Task description =>
Write out every entry exactly as it appears.

* begin Data to use *

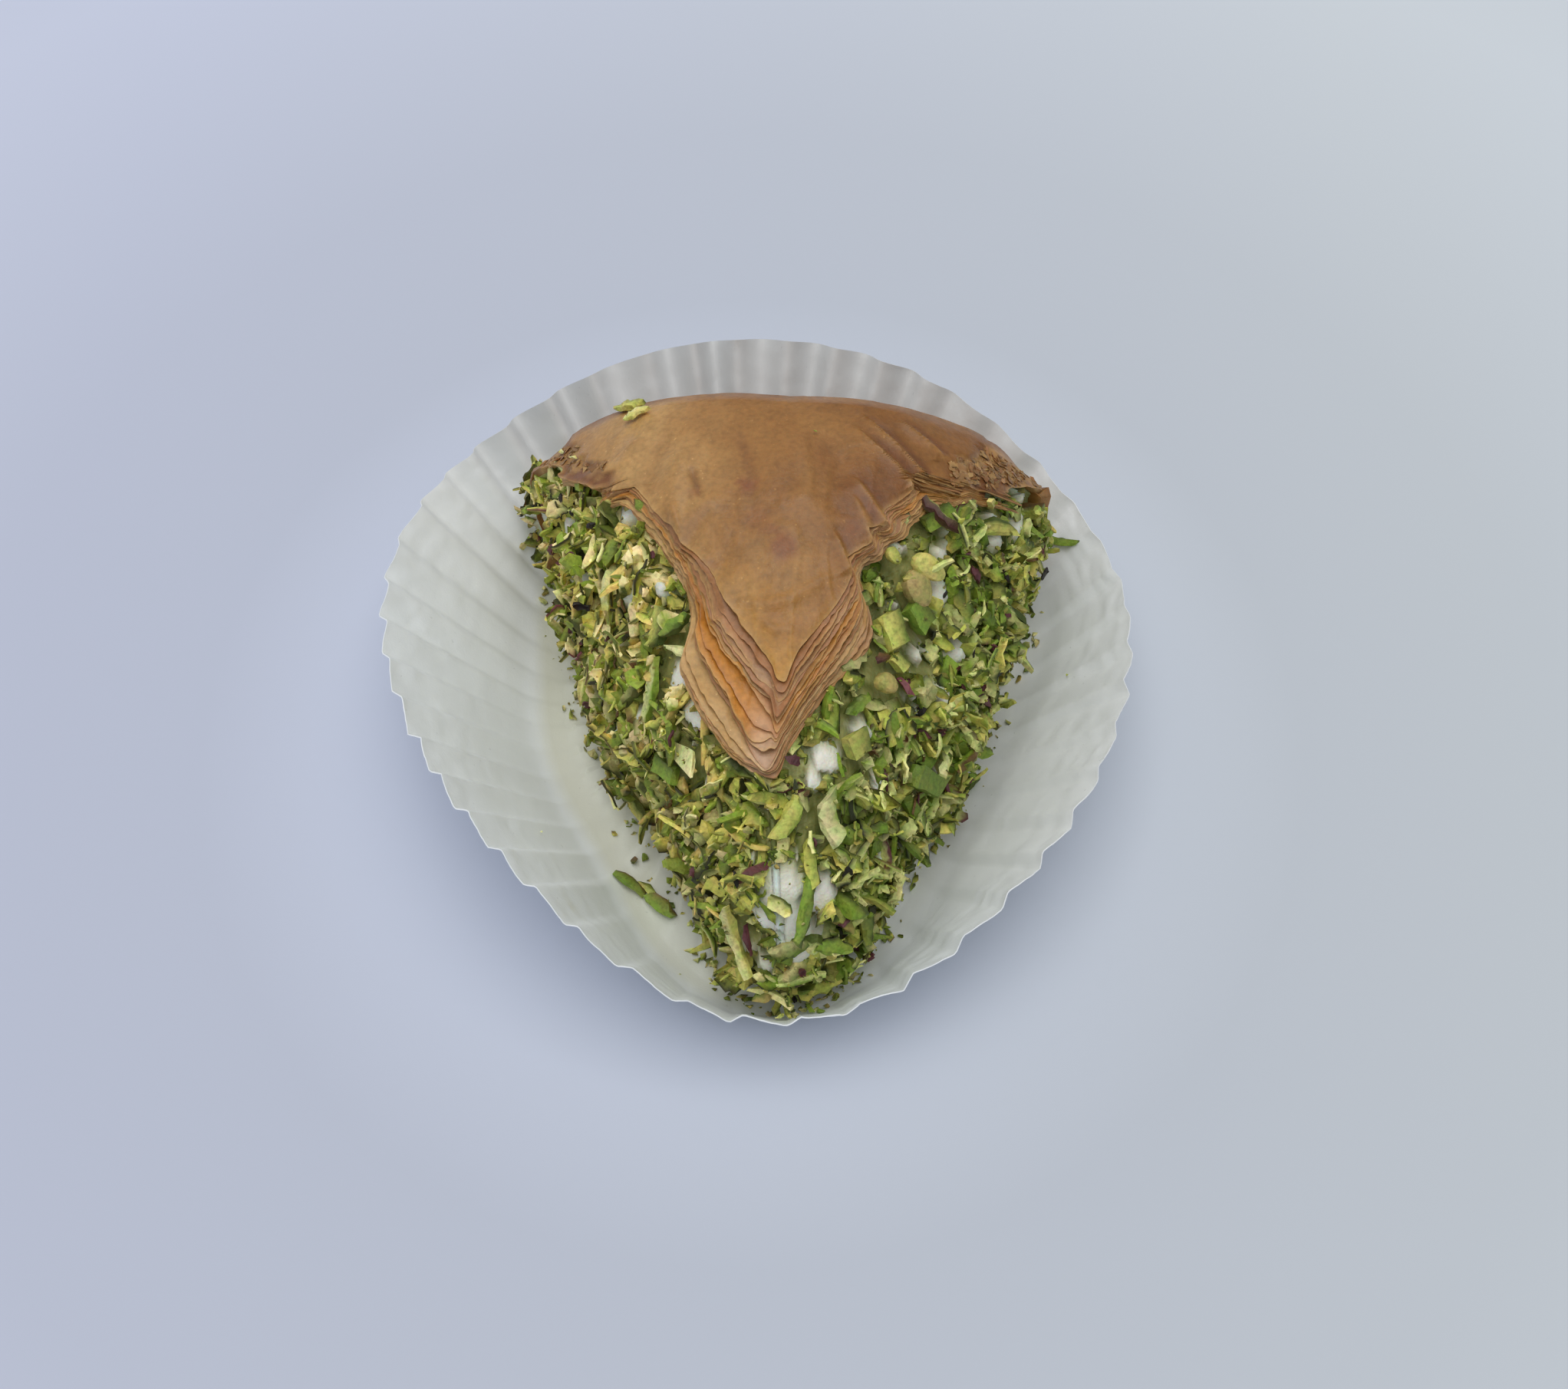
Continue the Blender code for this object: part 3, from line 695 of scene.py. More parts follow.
# Laps of the skin on the right shoulder: pixels from the ridge down to a corner of the
# edge, the rise of the lap and how far it fades, in millimetres
LAPS = (
    (((1158, 542), (1193, 565), (1229, 596)), 0.55, 2.6),
    (((1113, 532), (1142, 559), (1174, 589), (1206, 621)), 0.60, 3.0),
    (((1100, 548), (1142, 587), (1170, 612), (1191, 639)), 0.50, 2.6),
    (((1103, 618), (1121, 634), (1142, 663), (1157, 684)), 0.50, 3.0),
    (((1107, 642), (1127, 675), (1138, 706)), 0.25, 1.8),
    (((1084, 689), (1097, 714), (1111, 746)), 0.45, 2.6),
)
# Soft ridges and hollows, with a painted highlight on the ridges and painted brown shade in the hollows:
# pixels, height and half width in millimetres
RIDGES = (
    (((943, 782), (990, 789), (1028, 782), (1071, 758), (1099, 751)), 0.22, 0.8),
    (((840, 568), (821, 590), (812, 612)), 0.45, 1.5),
    (((880, 562), (858, 590), (848, 622), (845, 650)), -0.40, 1.4),
    (((905, 573), (884, 606), (872, 650), (882, 700)), 0.35, 1.8),
    (((938, 640), (912, 668), (888, 700), (886, 722)), 0.30, 1.2),
    (((930, 655), (900, 690), (895, 722)), -0.35, 1.2),
    (((884, 742), (905, 752), (924, 785), (932, 806)), -0.9, 1.3),
    (((900, 716), (922, 745), (941, 778), (952, 795)), 0.35, 1.0),
    (((1020, 640), (1060, 660), (1090, 700)), 0.20, 1.8),
    (((1140, 534), (1170, 560), (1200, 590)), -0.35, 1.4),
    (((1075, 560), (1090, 600), (1100, 640)), -0.30, 2.0),
    (((1175, 530), (1225, 545), (1260, 560)), -0.3, 1.6),
    (((902, 608), (907, 628), (913, 650)), -0.35, 0.5),
    (((874, 652), (879, 672), (886, 692)), 0.30, 0.5),
    (((862, 664), (870, 688), (882, 712)), -0.50, 0.7),
    (((960, 560), (975, 600), (980, 650)), -0.15, 0.9),
    (((1035, 560), (1050, 610), (1048, 660)), 0.15, 0.9),
    (((985, 800), (1010, 820), (1040, 816)), 0.16, 0.5),
)
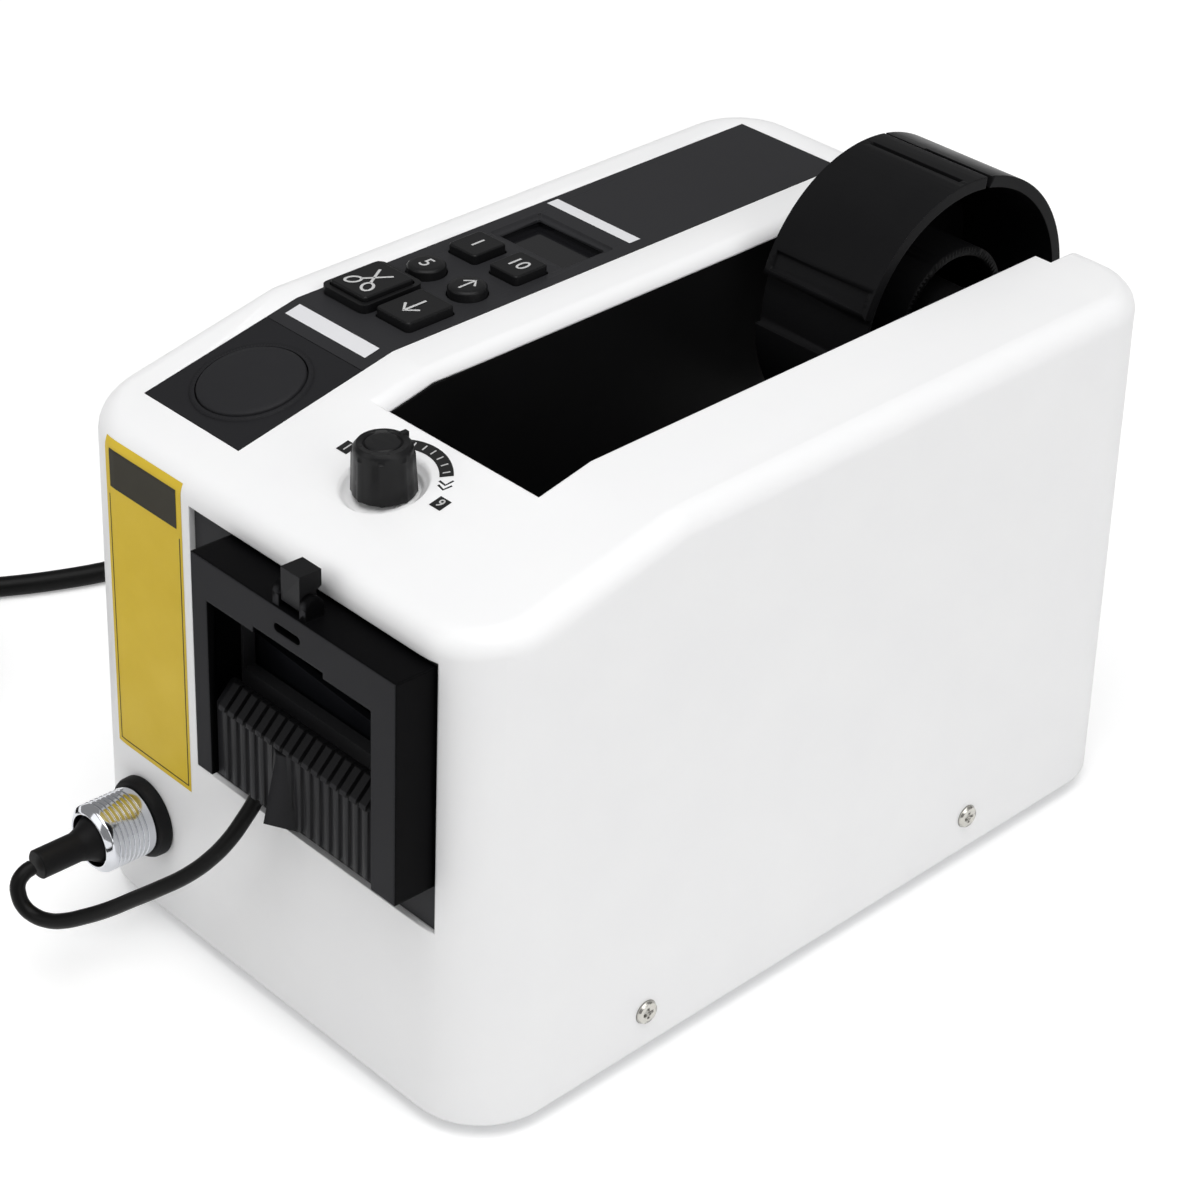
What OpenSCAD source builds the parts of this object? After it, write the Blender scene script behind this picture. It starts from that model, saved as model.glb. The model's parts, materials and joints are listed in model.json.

* end Data to use *

Written solution =>
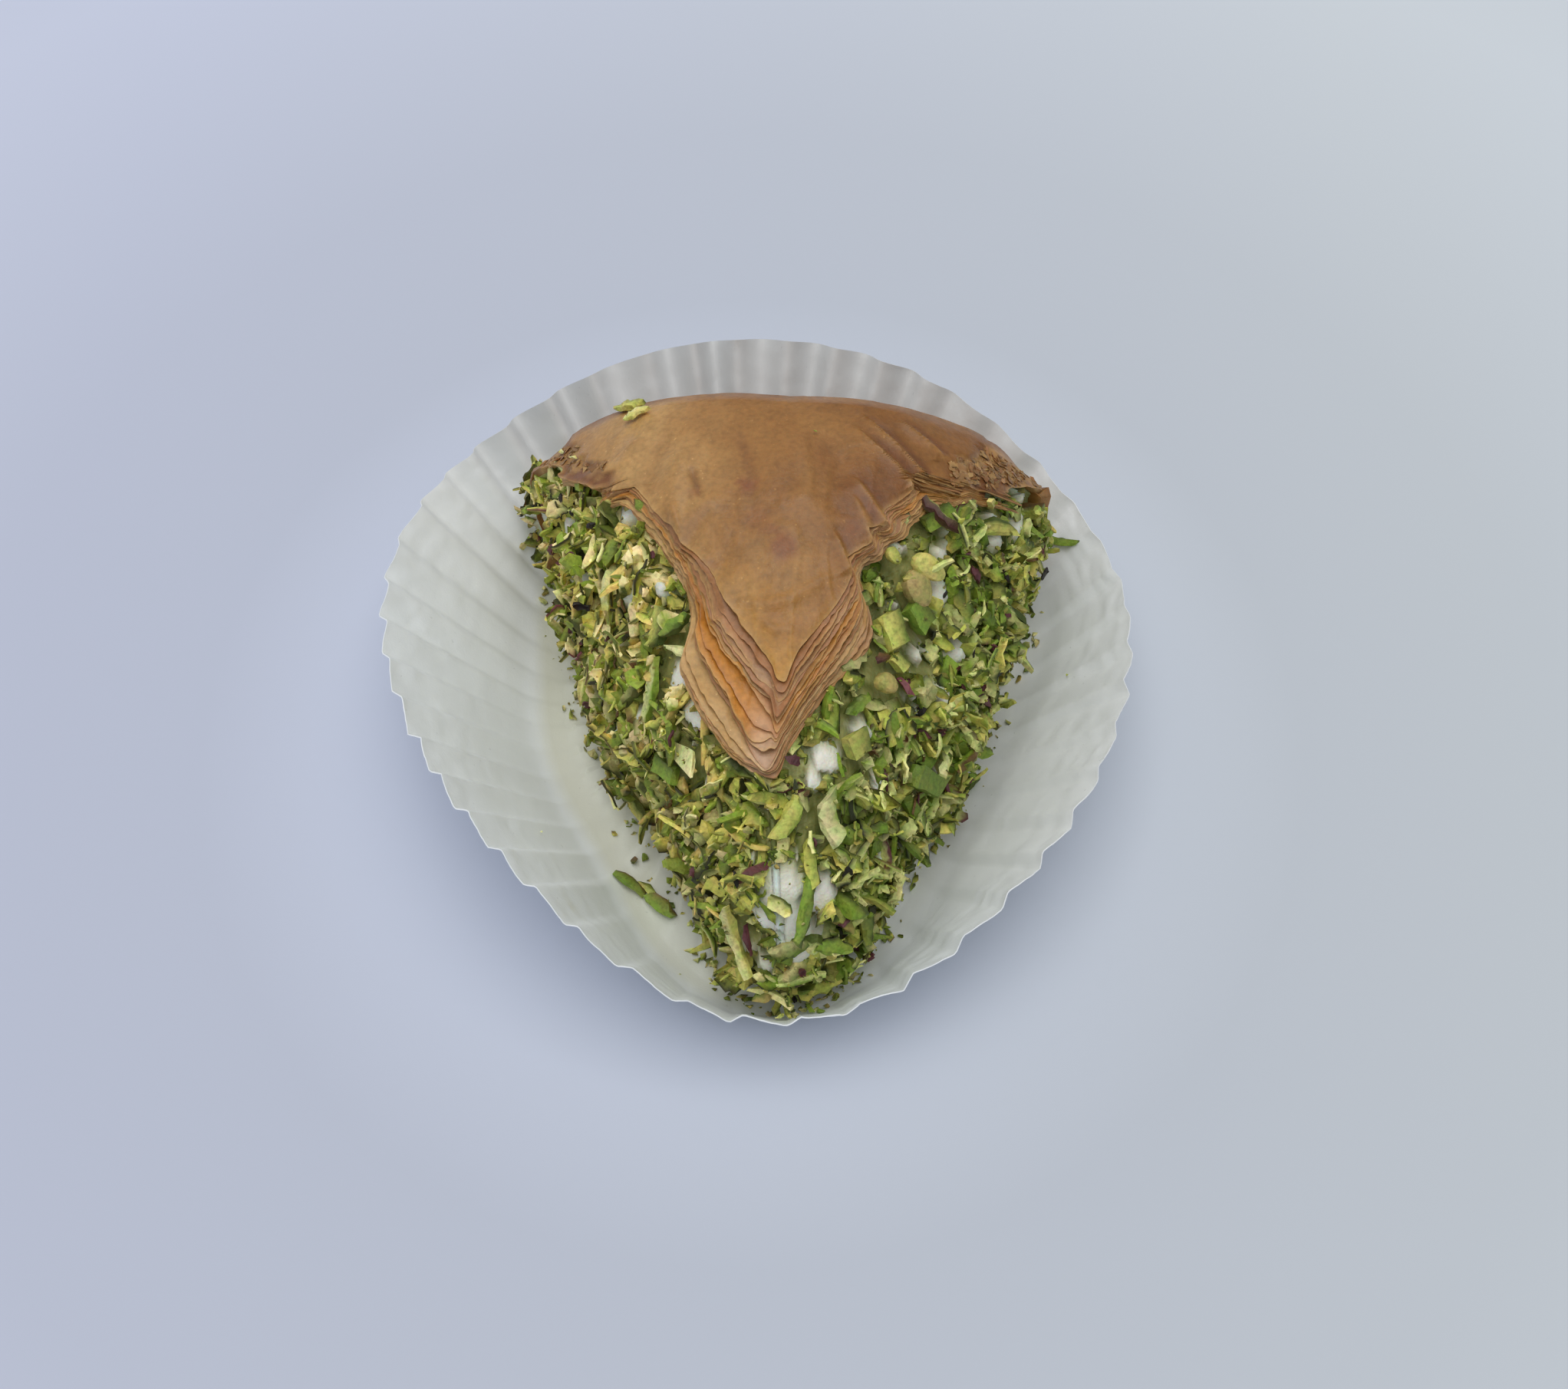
Continue the Blender code for this object: part 3, from line 695 of scene.py. More parts follow.
# Laps of the skin on the right shoulder: pixels from the ridge down to a corner of the
# edge, the rise of the lap and how far it fades, in millimetres
LAPS = (
    (((1158, 542), (1193, 565), (1229, 596)), 0.55, 2.6),
    (((1113, 532), (1142, 559), (1174, 589), (1206, 621)), 0.60, 3.0),
    (((1100, 548), (1142, 587), (1170, 612), (1191, 639)), 0.50, 2.6),
    (((1103, 618), (1121, 634), (1142, 663), (1157, 684)), 0.50, 3.0),
    (((1107, 642), (1127, 675), (1138, 706)), 0.25, 1.8),
    (((1084, 689), (1097, 714), (1111, 746)), 0.45, 2.6),
)
# Soft ridges and hollows, with a painted highlight on the ridges and painted brown shade in the hollows:
# pixels, height and half width in millimetres
RIDGES = (
    (((943, 782), (990, 789), (1028, 782), (1071, 758), (1099, 751)), 0.22, 0.8),
    (((840, 568), (821, 590), (812, 612)), 0.45, 1.5),
    (((880, 562), (858, 590), (848, 622), (845, 650)), -0.40, 1.4),
    (((905, 573), (884, 606), (872, 650), (882, 700)), 0.35, 1.8),
    (((938, 640), (912, 668), (888, 700), (886, 722)), 0.30, 1.2),
    (((930, 655), (900, 690), (895, 722)), -0.35, 1.2),
    (((884, 742), (905, 752), (924, 785), (932, 806)), -0.9, 1.3),
    (((900, 716), (922, 745), (941, 778), (952, 795)), 0.35, 1.0),
    (((1020, 640), (1060, 660), (1090, 700)), 0.20, 1.8),
    (((1140, 534), (1170, 560), (1200, 590)), -0.35, 1.4),
    (((1075, 560), (1090, 600), (1100, 640)), -0.30, 2.0),
    (((1175, 530), (1225, 545), (1260, 560)), -0.3, 1.6),
    (((902, 608), (907, 628), (913, 650)), -0.35, 0.5),
    (((874, 652), (879, 672), (886, 692)), 0.30, 0.5),
    (((862, 664), (870, 688), (882, 712)), -0.50, 0.7),
    (((960, 560), (975, 600), (980, 650)), -0.15, 0.9),
    (((1035, 560), (1050, 610), (1048, 660)), 0.15, 0.9),
    (((985, 800), (1010, 820), (1040, 816)), 0.16, 0.5),
)
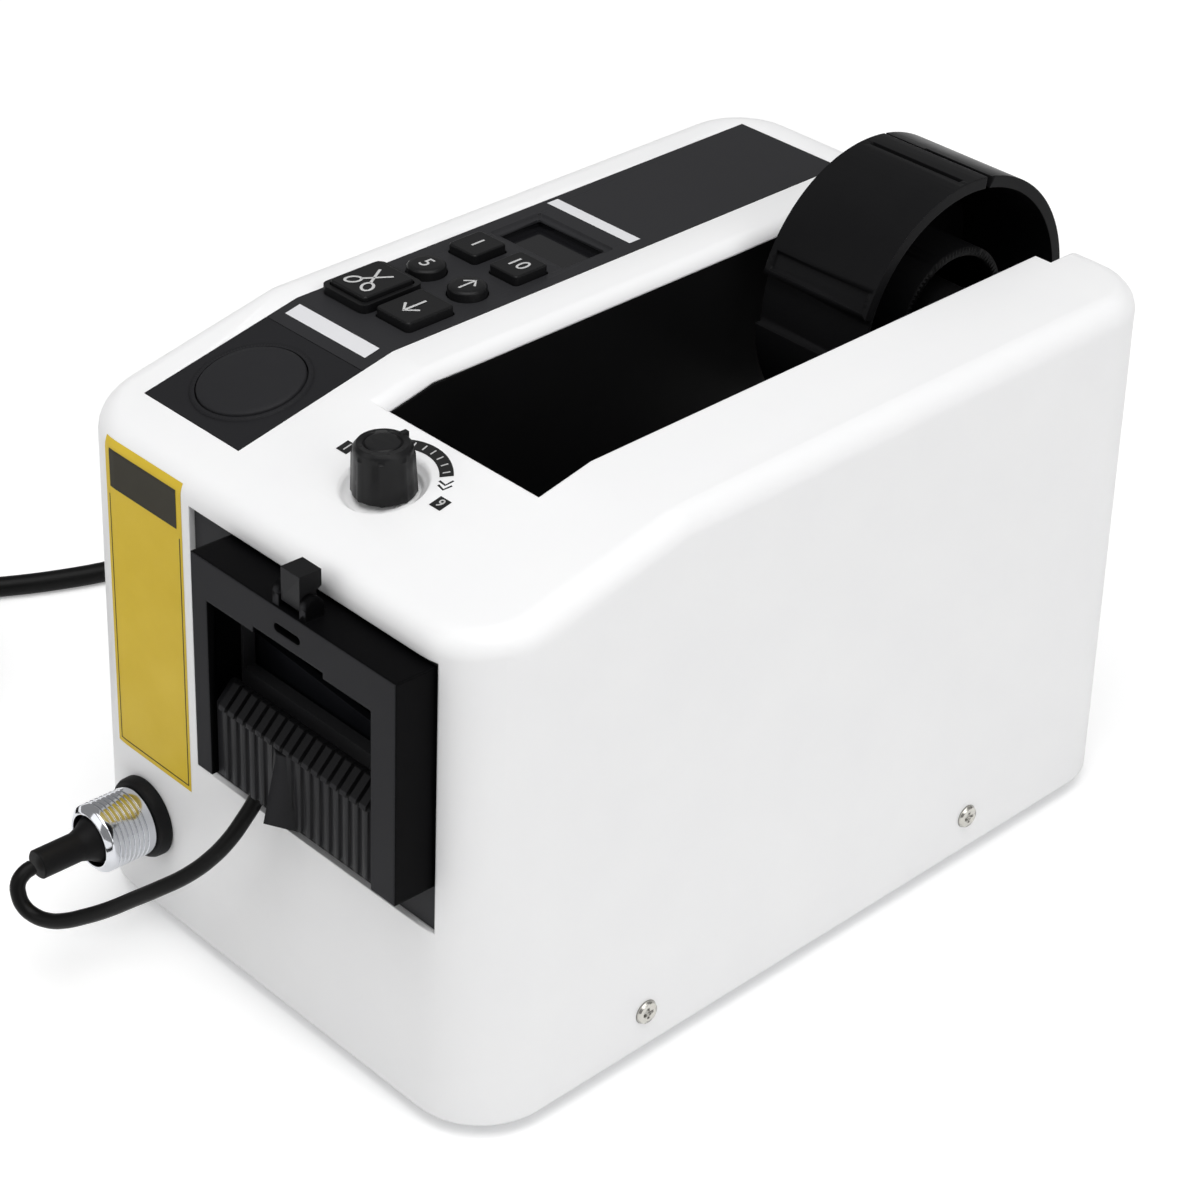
What OpenSCAD source builds the parts of this object? After it, write the Blender scene script behind this picture. It starts from that model, saved as model.glb. The model's parts, materials and joints are listed in model.json.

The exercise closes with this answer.